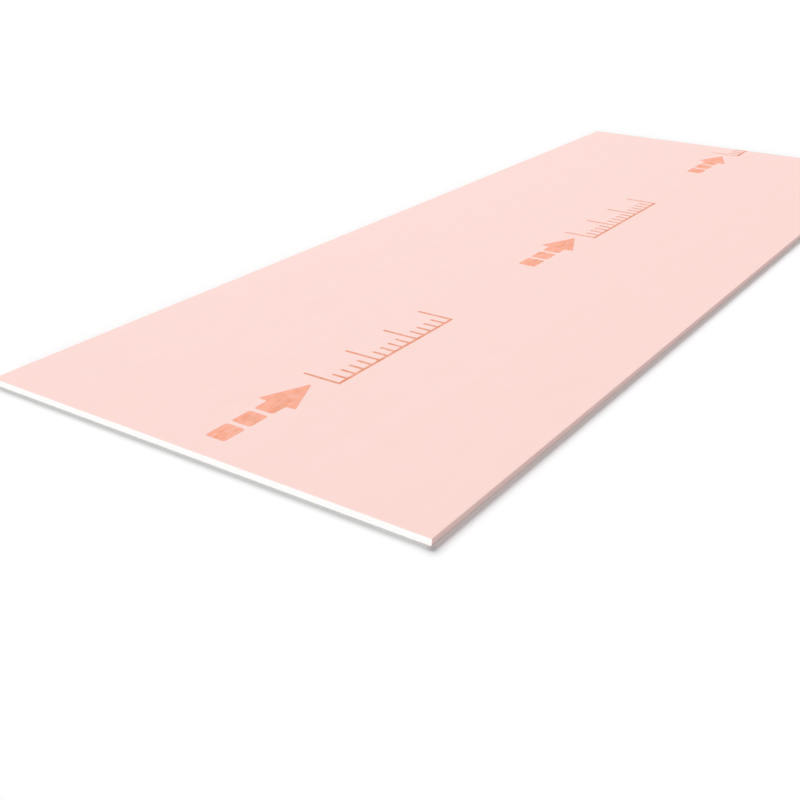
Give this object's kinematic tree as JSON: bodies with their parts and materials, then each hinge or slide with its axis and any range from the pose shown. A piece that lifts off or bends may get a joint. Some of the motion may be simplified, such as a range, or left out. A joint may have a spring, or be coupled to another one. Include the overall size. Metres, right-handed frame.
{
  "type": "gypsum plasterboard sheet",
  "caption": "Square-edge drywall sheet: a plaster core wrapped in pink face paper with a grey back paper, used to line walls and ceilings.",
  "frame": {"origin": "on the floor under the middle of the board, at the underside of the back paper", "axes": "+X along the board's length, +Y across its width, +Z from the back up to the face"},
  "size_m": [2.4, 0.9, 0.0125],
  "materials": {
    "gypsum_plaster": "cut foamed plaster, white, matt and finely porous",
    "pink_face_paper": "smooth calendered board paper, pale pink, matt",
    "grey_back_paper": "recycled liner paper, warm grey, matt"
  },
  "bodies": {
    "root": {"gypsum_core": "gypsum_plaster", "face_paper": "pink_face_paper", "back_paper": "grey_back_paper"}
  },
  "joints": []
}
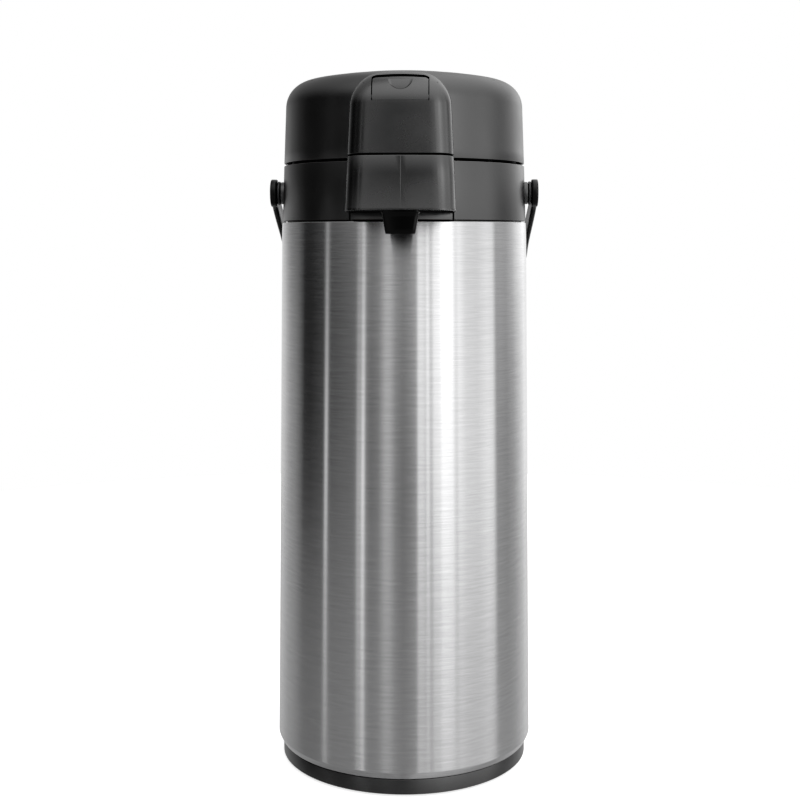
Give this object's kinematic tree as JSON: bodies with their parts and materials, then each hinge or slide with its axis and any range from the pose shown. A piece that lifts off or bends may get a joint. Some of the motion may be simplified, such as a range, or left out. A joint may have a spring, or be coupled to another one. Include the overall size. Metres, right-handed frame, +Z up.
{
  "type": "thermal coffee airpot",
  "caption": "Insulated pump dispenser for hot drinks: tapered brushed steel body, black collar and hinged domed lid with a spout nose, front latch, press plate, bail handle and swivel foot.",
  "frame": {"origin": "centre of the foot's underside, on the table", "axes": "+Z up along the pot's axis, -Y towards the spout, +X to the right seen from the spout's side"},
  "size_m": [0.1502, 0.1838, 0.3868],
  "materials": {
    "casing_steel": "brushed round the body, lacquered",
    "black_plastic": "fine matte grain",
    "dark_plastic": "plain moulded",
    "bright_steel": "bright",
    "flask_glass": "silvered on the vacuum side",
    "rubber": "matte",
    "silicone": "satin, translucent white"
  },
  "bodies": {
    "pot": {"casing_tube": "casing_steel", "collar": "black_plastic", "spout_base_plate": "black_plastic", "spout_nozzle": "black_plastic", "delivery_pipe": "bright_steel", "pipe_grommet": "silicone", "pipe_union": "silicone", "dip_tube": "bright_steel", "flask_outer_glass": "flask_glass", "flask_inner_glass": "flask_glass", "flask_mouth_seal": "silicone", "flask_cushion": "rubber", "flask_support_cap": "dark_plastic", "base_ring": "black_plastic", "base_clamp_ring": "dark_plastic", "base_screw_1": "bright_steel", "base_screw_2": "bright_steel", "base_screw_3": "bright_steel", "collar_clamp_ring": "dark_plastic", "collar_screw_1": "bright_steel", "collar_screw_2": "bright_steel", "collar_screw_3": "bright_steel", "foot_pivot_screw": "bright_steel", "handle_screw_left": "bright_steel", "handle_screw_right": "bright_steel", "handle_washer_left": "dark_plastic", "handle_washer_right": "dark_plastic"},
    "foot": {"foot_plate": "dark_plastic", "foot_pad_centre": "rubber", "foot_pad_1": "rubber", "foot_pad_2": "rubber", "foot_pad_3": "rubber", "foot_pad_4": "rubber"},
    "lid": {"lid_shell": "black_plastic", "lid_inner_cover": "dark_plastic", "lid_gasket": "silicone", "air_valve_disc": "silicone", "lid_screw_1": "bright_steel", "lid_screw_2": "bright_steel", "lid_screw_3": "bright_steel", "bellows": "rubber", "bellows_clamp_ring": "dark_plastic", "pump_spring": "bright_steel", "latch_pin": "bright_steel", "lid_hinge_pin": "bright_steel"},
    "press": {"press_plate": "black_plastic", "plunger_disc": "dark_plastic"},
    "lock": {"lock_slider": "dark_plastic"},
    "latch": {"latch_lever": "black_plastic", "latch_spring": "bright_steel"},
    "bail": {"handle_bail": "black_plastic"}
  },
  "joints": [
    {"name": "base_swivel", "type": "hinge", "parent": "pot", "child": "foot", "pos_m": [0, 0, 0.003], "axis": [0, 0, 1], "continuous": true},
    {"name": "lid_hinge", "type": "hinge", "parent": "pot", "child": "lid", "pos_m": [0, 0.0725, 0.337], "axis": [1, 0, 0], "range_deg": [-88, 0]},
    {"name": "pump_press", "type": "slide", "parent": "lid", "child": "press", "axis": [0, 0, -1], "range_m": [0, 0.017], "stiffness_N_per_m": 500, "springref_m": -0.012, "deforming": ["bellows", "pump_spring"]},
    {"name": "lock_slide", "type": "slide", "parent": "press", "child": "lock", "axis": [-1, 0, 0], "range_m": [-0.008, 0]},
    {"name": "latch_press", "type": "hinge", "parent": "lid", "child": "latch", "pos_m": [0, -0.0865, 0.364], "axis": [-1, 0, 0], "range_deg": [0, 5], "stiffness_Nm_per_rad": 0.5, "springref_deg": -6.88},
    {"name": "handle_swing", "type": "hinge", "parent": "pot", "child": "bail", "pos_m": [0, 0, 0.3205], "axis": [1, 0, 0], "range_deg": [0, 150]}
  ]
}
####################
[WHAT YOU ARE ASKED TO DO] Give the listing again, word for word.

[RESULT FOR THIS EXERCISE]
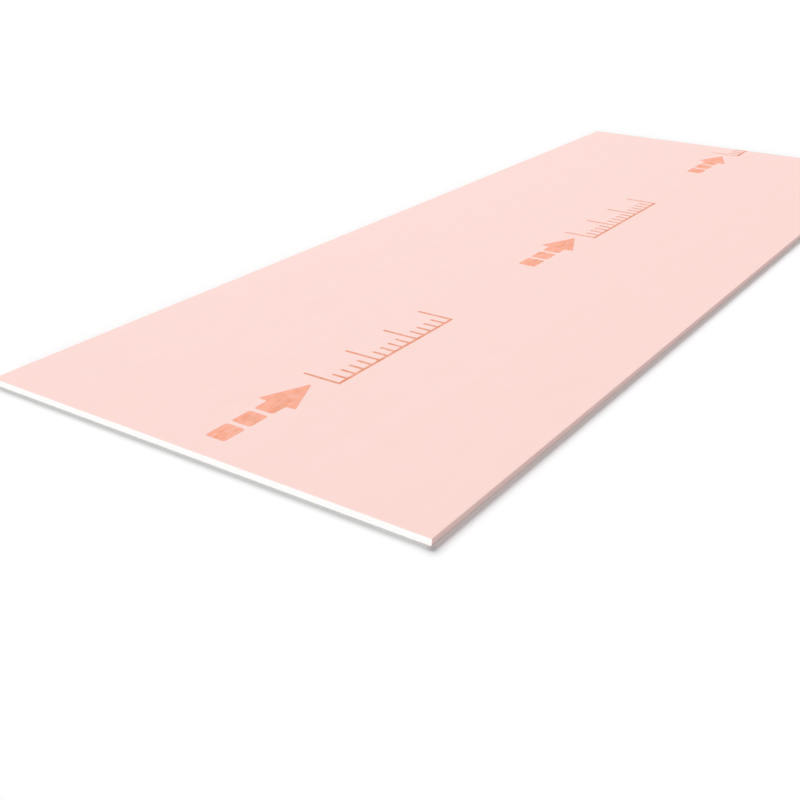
Give this object's kinematic tree as JSON: bodies with their parts and materials, then each hinge or slide with its axis and any range from the pose shown. A piece that lifts off or bends may get a joint. Some of the motion may be simplified, such as a range, or left out. A joint may have a spring, or be coupled to another one. Include the overall size. Metres, right-handed frame.
{
  "type": "gypsum plasterboard sheet",
  "caption": "Square-edge drywall sheet: a plaster core wrapped in pink face paper with a grey back paper, used to line walls and ceilings.",
  "frame": {"origin": "on the floor under the middle of the board, at the underside of the back paper", "axes": "+X along the board's length, +Y across its width, +Z from the back up to the face"},
  "size_m": [2.4, 0.9, 0.0125],
  "materials": {
    "gypsum_plaster": "cut foamed plaster, white, matt and finely porous",
    "pink_face_paper": "smooth calendered board paper, pale pink, matt",
    "grey_back_paper": "recycled liner paper, warm grey, matt"
  },
  "bodies": {
    "root": {"gypsum_core": "gypsum_plaster", "face_paper": "pink_face_paper", "back_paper": "grey_back_paper"}
  },
  "joints": []
}
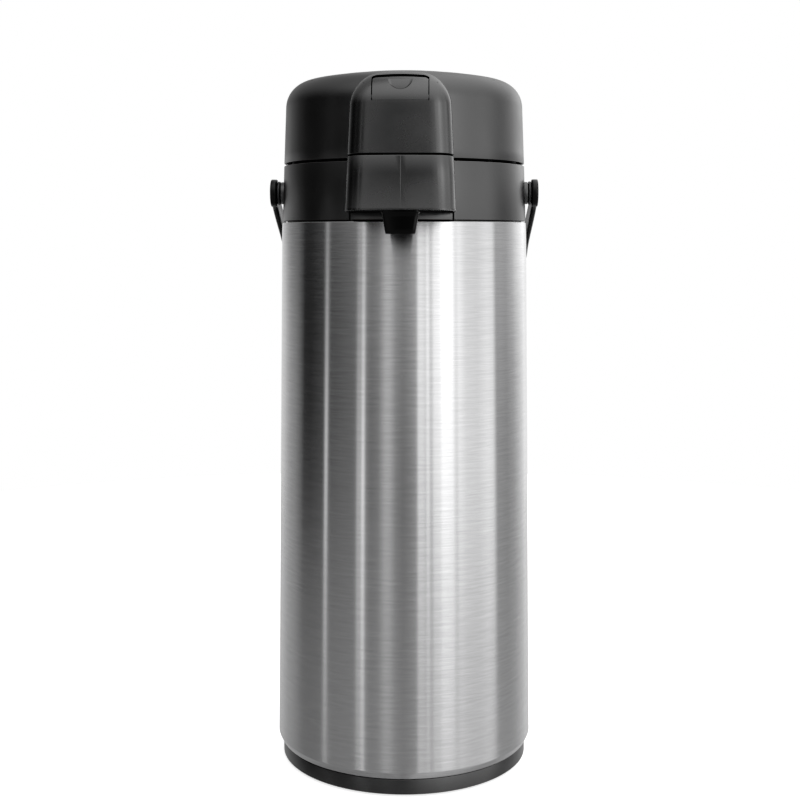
Give this object's kinematic tree as JSON: bodies with their parts and materials, then each hinge or slide with its axis and any range from the pose shown. A piece that lifts off or bends may get a joint. Some of the motion may be simplified, such as a range, or left out. A joint may have a spring, or be coupled to another one. Include the overall size. Metres, right-handed frame, +Z up.
{
  "type": "thermal coffee airpot",
  "caption": "Insulated pump dispenser for hot drinks: tapered brushed steel body, black collar and hinged domed lid with a spout nose, front latch, press plate, bail handle and swivel foot.",
  "frame": {"origin": "centre of the foot's underside, on the table", "axes": "+Z up along the pot's axis, -Y towards the spout, +X to the right seen from the spout's side"},
  "size_m": [0.1502, 0.1838, 0.3868],
  "materials": {
    "casing_steel": "brushed round the body, lacquered",
    "black_plastic": "fine matte grain",
    "dark_plastic": "plain moulded",
    "bright_steel": "bright",
    "flask_glass": "silvered on the vacuum side",
    "rubber": "matte",
    "silicone": "satin, translucent white"
  },
  "bodies": {
    "pot": {"casing_tube": "casing_steel", "collar": "black_plastic", "spout_base_plate": "black_plastic", "spout_nozzle": "black_plastic", "delivery_pipe": "bright_steel", "pipe_grommet": "silicone", "pipe_union": "silicone", "dip_tube": "bright_steel", "flask_outer_glass": "flask_glass", "flask_inner_glass": "flask_glass", "flask_mouth_seal": "silicone", "flask_cushion": "rubber", "flask_support_cap": "dark_plastic", "base_ring": "black_plastic", "base_clamp_ring": "dark_plastic", "base_screw_1": "bright_steel", "base_screw_2": "bright_steel", "base_screw_3": "bright_steel", "collar_clamp_ring": "dark_plastic", "collar_screw_1": "bright_steel", "collar_screw_2": "bright_steel", "collar_screw_3": "bright_steel", "foot_pivot_screw": "bright_steel", "handle_screw_left": "bright_steel", "handle_screw_right": "bright_steel", "handle_washer_left": "dark_plastic", "handle_washer_right": "dark_plastic"},
    "foot": {"foot_plate": "dark_plastic", "foot_pad_centre": "rubber", "foot_pad_1": "rubber", "foot_pad_2": "rubber", "foot_pad_3": "rubber", "foot_pad_4": "rubber"},
    "lid": {"lid_shell": "black_plastic", "lid_inner_cover": "dark_plastic", "lid_gasket": "silicone", "air_valve_disc": "silicone", "lid_screw_1": "bright_steel", "lid_screw_2": "bright_steel", "lid_screw_3": "bright_steel", "bellows": "rubber", "bellows_clamp_ring": "dark_plastic", "pump_spring": "bright_steel", "latch_pin": "bright_steel", "lid_hinge_pin": "bright_steel"},
    "press": {"press_plate": "black_plastic", "plunger_disc": "dark_plastic"},
    "lock": {"lock_slider": "dark_plastic"},
    "latch": {"latch_lever": "black_plastic", "latch_spring": "bright_steel"},
    "bail": {"handle_bail": "black_plastic"}
  },
  "joints": [
    {"name": "base_swivel", "type": "hinge", "parent": "pot", "child": "foot", "pos_m": [0, 0, 0.003], "axis": [0, 0, 1], "continuous": true},
    {"name": "lid_hinge", "type": "hinge", "parent": "pot", "child": "lid", "pos_m": [0, 0.0725, 0.337], "axis": [1, 0, 0], "range_deg": [-88, 0]},
    {"name": "pump_press", "type": "slide", "parent": "lid", "child": "press", "axis": [0, 0, -1], "range_m": [0, 0.017], "stiffness_N_per_m": 500, "springref_m": -0.012, "deforming": ["bellows", "pump_spring"]},
    {"name": "lock_slide", "type": "slide", "parent": "press", "child": "lock", "axis": [-1, 0, 0], "range_m": [-0.008, 0]},
    {"name": "latch_press", "type": "hinge", "parent": "lid", "child": "latch", "pos_m": [0, -0.0865, 0.364], "axis": [-1, 0, 0], "range_deg": [0, 5], "stiffness_Nm_per_rad": 0.5, "springref_deg": -6.88},
    {"name": "handle_swing", "type": "hinge", "parent": "pot", "child": "bail", "pos_m": [0, 0, 0.3205], "axis": [1, 0, 0], "range_deg": [0, 150]}
  ]
}